** Begin DATA EXCERPT **
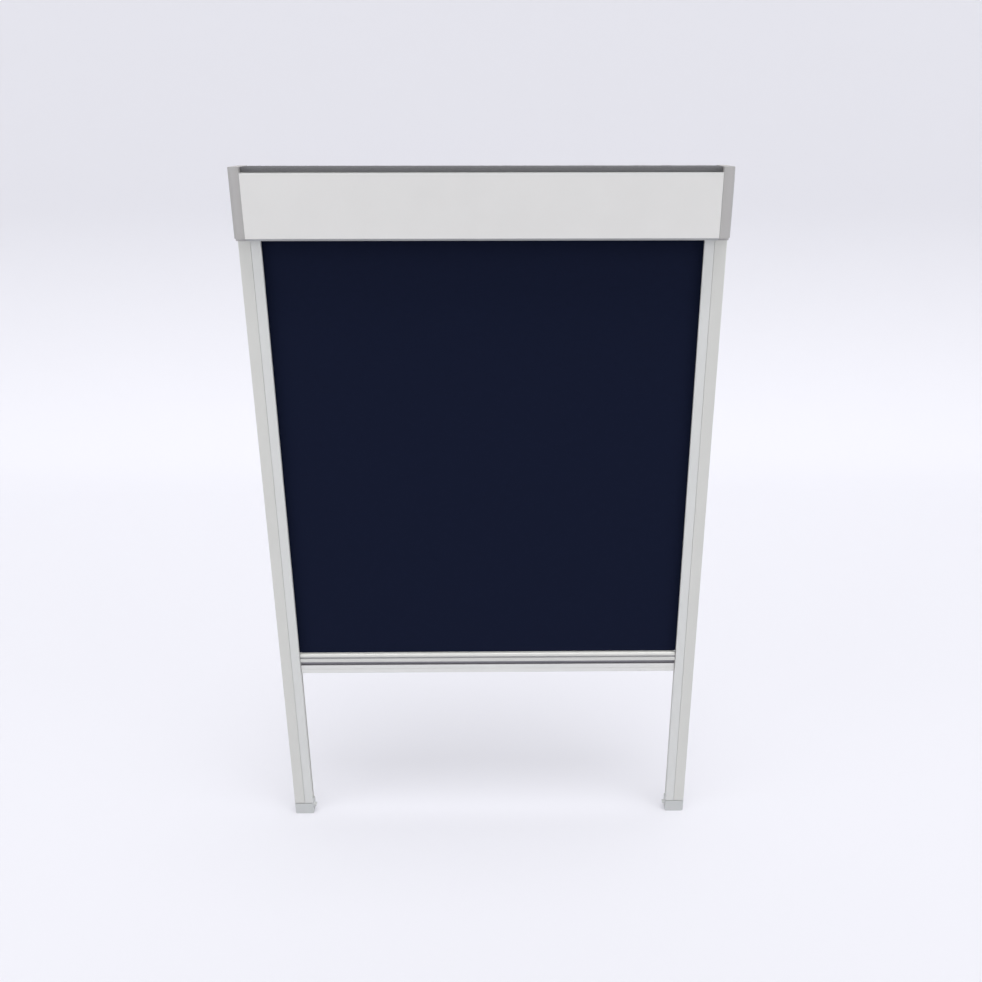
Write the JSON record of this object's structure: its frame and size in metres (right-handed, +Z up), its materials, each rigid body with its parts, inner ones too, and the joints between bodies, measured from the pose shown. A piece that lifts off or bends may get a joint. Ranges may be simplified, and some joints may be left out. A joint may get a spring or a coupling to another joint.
{
  "type": "skylight roller blind",
  "caption": "Blackout roller blind for a skylight: a head box with a sprung roller, side rails, and a dark fabric held taut by a grooved bottom bar that slides in the rails.",
  "frame": {"origin": "middle of the head box's back face, level with the middle of its front panel", "axes": "+X to the right seen from the room, +Y through the window towards the glass, +Z up along the window"},
  "size_m": [0.65, 0.048, 1.0294],
  "materials": {
    "aluminium": "extruded, pale silver anodised, satin",
    "cover_aluminium": "extruded, pale silver anodised, satin",
    "grey_plastic": "moulded, mid grey, fine texture",
    "pale_grey_plastic": "moulded, pale grey, satin",
    "white_plastic": "moulded, off-white",
    "dark_foam": "soft dark grey foam",
    "felt": "dense dark grey felt",
    "blackout_fabric": "coated navy blackout cloth with a fine plain weave",
    "steel": "bright zinc-plated",
    "spring_steel": "oiled spring wire"
  },
  "bodies": {
    "root": {"head_back_profile": "aluminium", "head_front_cover": "cover_aluminium", "top_light_seal": "dark_foam", "end_cap_left": "grey_plastic", "end_cap_right": "grey_plastic", "cap_screw_left_upper": "steel", "cap_screw_left_lower": "steel", "mounting_bracket_left": "steel", "rail_joiner_left": "pale_grey_plastic", "joiner_screw_left": "steel", "cap_screw_right_upper": "steel", "cap_screw_right_lower": "steel", "mounting_bracket_right": "steel", "rail_joiner_right": "pale_grey_plastic", "joiner_screw_right": "steel", "idle_pin": "steel", "spring_shaft": "steel", "spring_anchor": "white_plastic", "torsion_spring": "spring_steel", "rail_channel_left": "aluminium", "rail_cover_left": "cover_aluminium", "rail_foot_cap_left": "pale_grey_plastic", "foot_screw_left": "steel", "rail_channel_right": "aluminium", "rail_cover_right": "cover_aluminium", "rail_foot_cap_right": "pale_grey_plastic", "foot_screw_right": "steel"},
    "roller": {"roller_tube": "aluminium", "fabric_roll": "blackout_fabric", "idle_end_plug": "white_plastic", "spring_end_plug": "white_plastic", "spring_drive_plug": "white_plastic"},
    "bar": {"bar_grip_strip": "aluminium", "bar_front_profile": "aluminium", "bar_back_profile": "cover_aluminium", "fabric_spline": "white_plastic", "bar_end_guide_left": "grey_plastic", "bar_end_guide_right": "grey_plastic", "brake_pad_left": "felt", "brake_pad_right": "felt", "fabric_sheet": "blackout_fabric"}
  },
  "joints": [
    {"name": "bar_slide", "type": "slide", "parent": "root", "child": "bar", "axis": [0, 0, 1], "range_m": [-0.248, 0.629], "deforming": ["fabric_sheet"]},
    {"name": "roller_spin", "type": "hinge", "parent": "root", "child": "roller", "pos_m": [0, -0.02405, 0], "axis": [1, 0, 0], "range_deg": [-960, 2405]}
  ],
  "couplings": [
    {"joint": "roller_spin", "follows": "bar_slide", "rad_per_m": 66.445}
  ]
}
** End DATA EXCERPT **
DO THIS: Quote each line above in full, word for word.

CORRECT RESPONSE:
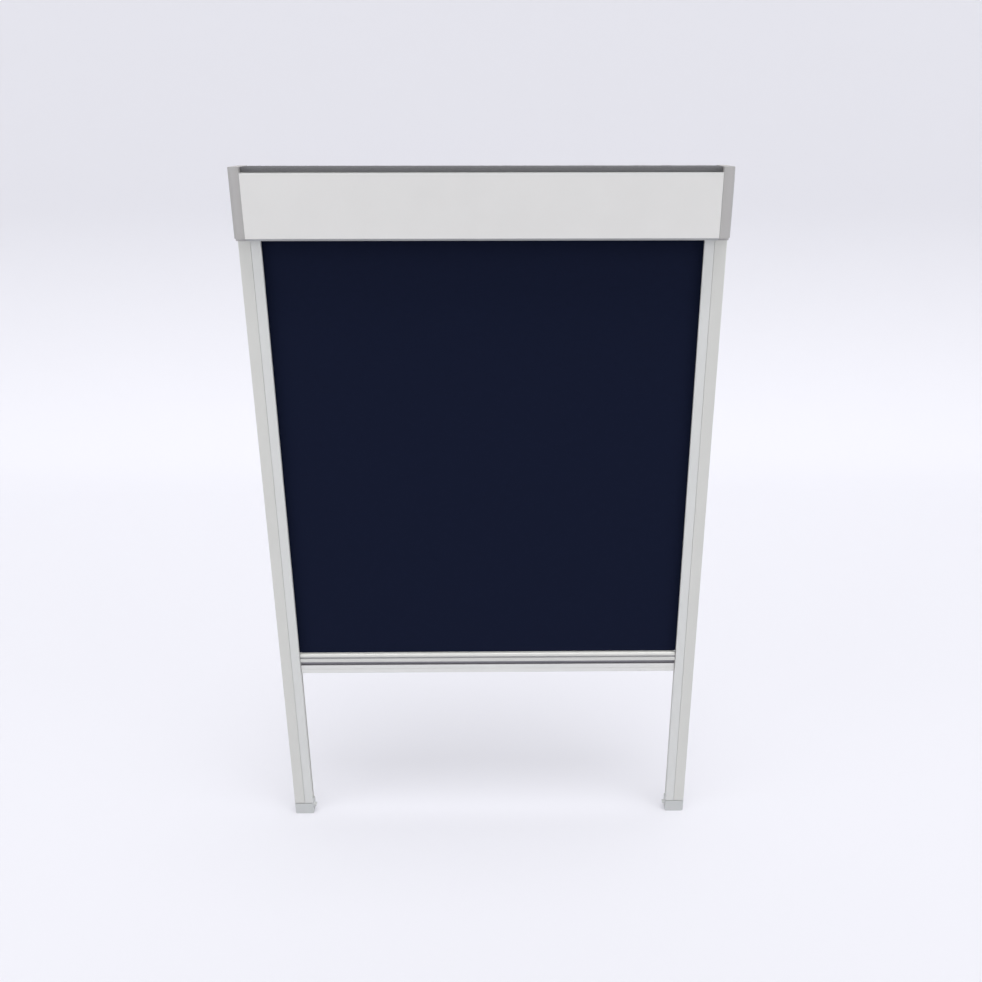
Write the JSON record of this object's structure: its frame and size in metres (right-handed, +Z up), its materials, each rigid body with its parts, inner ones too, and the joints between bodies, measured from the pose shown. A piece that lifts off or bends may get a joint. Ranges may be simplified, and some joints may be left out. A joint may get a spring or a coupling to another joint.
{
  "type": "skylight roller blind",
  "caption": "Blackout roller blind for a skylight: a head box with a sprung roller, side rails, and a dark fabric held taut by a grooved bottom bar that slides in the rails.",
  "frame": {"origin": "middle of the head box's back face, level with the middle of its front panel", "axes": "+X to the right seen from the room, +Y through the window towards the glass, +Z up along the window"},
  "size_m": [0.65, 0.048, 1.0294],
  "materials": {
    "aluminium": "extruded, pale silver anodised, satin",
    "cover_aluminium": "extruded, pale silver anodised, satin",
    "grey_plastic": "moulded, mid grey, fine texture",
    "pale_grey_plastic": "moulded, pale grey, satin",
    "white_plastic": "moulded, off-white",
    "dark_foam": "soft dark grey foam",
    "felt": "dense dark grey felt",
    "blackout_fabric": "coated navy blackout cloth with a fine plain weave",
    "steel": "bright zinc-plated",
    "spring_steel": "oiled spring wire"
  },
  "bodies": {
    "root": {"head_back_profile": "aluminium", "head_front_cover": "cover_aluminium", "top_light_seal": "dark_foam", "end_cap_left": "grey_plastic", "end_cap_right": "grey_plastic", "cap_screw_left_upper": "steel", "cap_screw_left_lower": "steel", "mounting_bracket_left": "steel", "rail_joiner_left": "pale_grey_plastic", "joiner_screw_left": "steel", "cap_screw_right_upper": "steel", "cap_screw_right_lower": "steel", "mounting_bracket_right": "steel", "rail_joiner_right": "pale_grey_plastic", "joiner_screw_right": "steel", "idle_pin": "steel", "spring_shaft": "steel", "spring_anchor": "white_plastic", "torsion_spring": "spring_steel", "rail_channel_left": "aluminium", "rail_cover_left": "cover_aluminium", "rail_foot_cap_left": "pale_grey_plastic", "foot_screw_left": "steel", "rail_channel_right": "aluminium", "rail_cover_right": "cover_aluminium", "rail_foot_cap_right": "pale_grey_plastic", "foot_screw_right": "steel"},
    "roller": {"roller_tube": "aluminium", "fabric_roll": "blackout_fabric", "idle_end_plug": "white_plastic", "spring_end_plug": "white_plastic", "spring_drive_plug": "white_plastic"},
    "bar": {"bar_grip_strip": "aluminium", "bar_front_profile": "aluminium", "bar_back_profile": "cover_aluminium", "fabric_spline": "white_plastic", "bar_end_guide_left": "grey_plastic", "bar_end_guide_right": "grey_plastic", "brake_pad_left": "felt", "brake_pad_right": "felt", "fabric_sheet": "blackout_fabric"}
  },
  "joints": [
    {"name": "bar_slide", "type": "slide", "parent": "root", "child": "bar", "axis": [0, 0, 1], "range_m": [-0.248, 0.629], "deforming": ["fabric_sheet"]},
    {"name": "roller_spin", "type": "hinge", "parent": "root", "child": "roller", "pos_m": [0, -0.02405, 0], "axis": [1, 0, 0], "range_deg": [-960, 2405]}
  ],
  "couplings": [
    {"joint": "roller_spin", "follows": "bar_slide", "rad_per_m": 66.445}
  ]
}